The Person in the Next Chair

Yesterday I decided it had been too long since my previous pedicure. My skills at trimming and polishing my toenails, never very good to begin with, have deteriorated as I age. The corns and bunions on my feet have gotten worse; some of my nails are often slightly ingrown. My feet really needed a good soak and trim. I decided to try a new-to-me nail salon, near the grocery store where I do most of my food shopping. 

On this late Friday morning, the place was not very busy. One of the pedicurists quickly got me into a chair and started the back massage with a few clicks of buttons that usually befuddle me. She had me sit comfortably side saddle at first, before testing the temperature in the basin of water with my toes—nicely warm, not too hot. She then started in, first on the more-distorted toes, working gently but firmly, readying me for the eventual application of the bright orange polish I’d picked out as this season’s color. I’m not good at small talk, so I mostly sat quiet. 
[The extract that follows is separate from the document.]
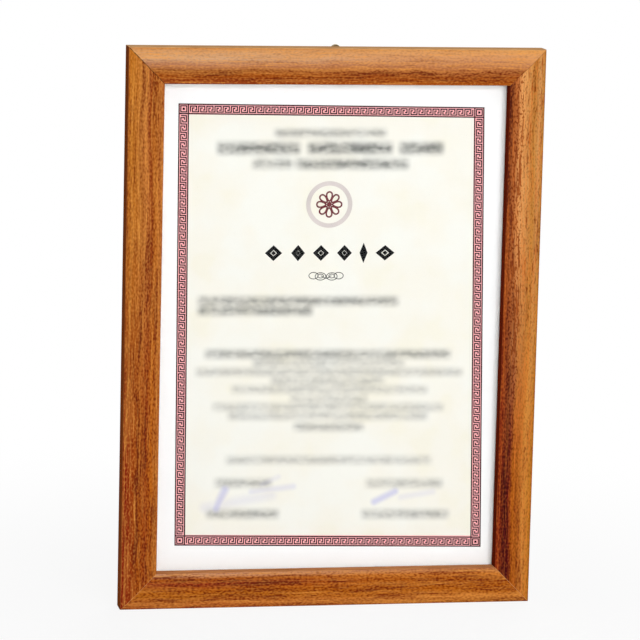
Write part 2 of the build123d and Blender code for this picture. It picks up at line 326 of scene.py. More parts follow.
@dataclass(frozen=True)
class StainedWood:
    """Satin-lacquered stained hardwood on one rail, with pores and streaks along the rail.

    The colour bands run from the outer side to the sight edge and hold the stain together with painted
    highlights and painted shade across the profile. Pairs are for the rail's first and last end, along X or
    Z;
    the change between them is partly the wood's tone and partly a painted light falloff along the rail.
    """

    side: Side
    seed: float
    # Bands at the rail's first and last end: stain, with painted highlights where the profile faces the light
    # and painted shade where it faces away.
    stains_and_shading: tuple[Stops, Stops]
    # Outer side colour: lighter on the top rail as painted light from above, darker on the other sides as
    # stain and painted shade.
    side_stain_and_shading: Rgba
    # Sight wall colour: stain, darker on the right rail as painted shade and lighter on the bottom rail as
    # painted light from above.
    sight_stain_and_shading: Rgba
    joints: tuple[Joint, Joint]
    figure: Point
    figure_start: float = 11.5
    plain: float = 0.6
    contrast: float = 1.2
    light: Rgba = shown(226, 152, 68)
    dark: Rgba = shown(172, 130, 106)
    raw: Rgba = shown(196, 160, 116)
    raw_fibre: Rgba = shown(158, 116, 74)
    saw_mark: Rgba = shown(150, 112, 74)
    width: float = 21.4
    shine: float = 0.008
    darkest: float = 0.002

    def places(self, shader: Shader) -> RailPlace:
        """Gives the places on this rail.

        Args:
            shader: The rail's shader.

        Returns:
            The places, worked out from the object's own axes.
        """
        low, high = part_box(self.side.node)
        x, y, z = shader.axes()
        outward_x, outward_z = self.side.value
        if outward_x:
            edge = (high.x if outward_x > 0 else -low.x) / MM
            along = z - (low.z + high.z) / 2 / MM
            return RailPlace(along, edge - outward_x * x, 0 - y, (high.z - low.z) / 2 / MM)
        edge = (high.z if outward_z > 0 else -low.z) / MM
        return RailPlace(x, edge - outward_z * z, 0 - y, (high.x - low.x) / 2 / MM)

    def under_lacquer(self, colour: Rgba) -> Rgba:
        """Takes the lacquer's even shine off a colour that is given as it looks in a white room."""
        return (*(max(self.darkest, part - self.shine) for part in colour[:3]), 1.0)

    def ramp(self, across: Value, stops: Stops) -> Link:
        """Gives the colour across the rail from stops placed in millimetres."""
        placed = [(place / self.width, self.under_lacquer(colour)) for place, colour in stops]
        return across.shader.node("ShaderNodeValToRGB", {"stops": placed}, {0: across / self.width})[0]

    def grain(self, along: Value, across: Value, size: Point, detail: float, shift: float) -> Value:
        """Gives noise of a length and width along the rail, with a shift that sets it apart from others."""
        return along.shader.noise((along / size[0], across / size[1], self.seed + shift), detail, 0.6)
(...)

I heard the person in the next chair before I took a good look—a booming somewhat older-sounding voice, joking and flirting with the pedicurist who was working on his toes. His toes. In my prior experience, guys in nail salons are rare. Even rarer are guys with booming bass voices. And black guys with booming bass voices? No way. 

Because I never engaged him directly, I’ll never be sure whether his near-continual line of patter was partly from nervousness.  It seemed to me that he was a repeat customer—he knew the entire staff and, if I understood correctly, had a standing appointment about once every two weeks. 

When I briefly glanced his direction, I noticed that his ankles seemed a little swollen and discolored. I wondered whether he had circulatory problems, perhaps partly related to a diabetic condition? Whatever, he was enjoying his pedicure, and the pedicurist seemed to be enjoying his line of patter. Once his nails were trimmed and cleaned, I thought he’d be ready to leave. Instead, he asked that they be polished with bright pink polish. This seemed to be a first for him. 

“My daughter will fall out when she sees,” he chuckled. “She just started a new job, with the sheriff’s department. I’ll send her a picture on my phone, and she’ll probably respond right away, especially if she’s on her lunch hour.” 

“You’ll need to sit here for about 10 minutes to let the polish dry,” the nail tech told him. 

By that time, I’d finished. The jack-o-lantern colored polish on my toes was dry.

It wasn’t until I was leaving that I ventured another glance at the guy in the next chair, who could well have been a football linebacker in a prior career. 

Into the polish on each big toe, the guy had gotten the pedicurist to inscribe a small loop in a different shade of pink. Suddenly I remembered it was October 1, the beginning of breast cancer awareness month.Because I didn’t engage him directly, I can’t be sure, but my guess is that his daughter is a breast cancer survivor. If so, I hope she can feel the love emanating from her daddy’s bright pink toenails.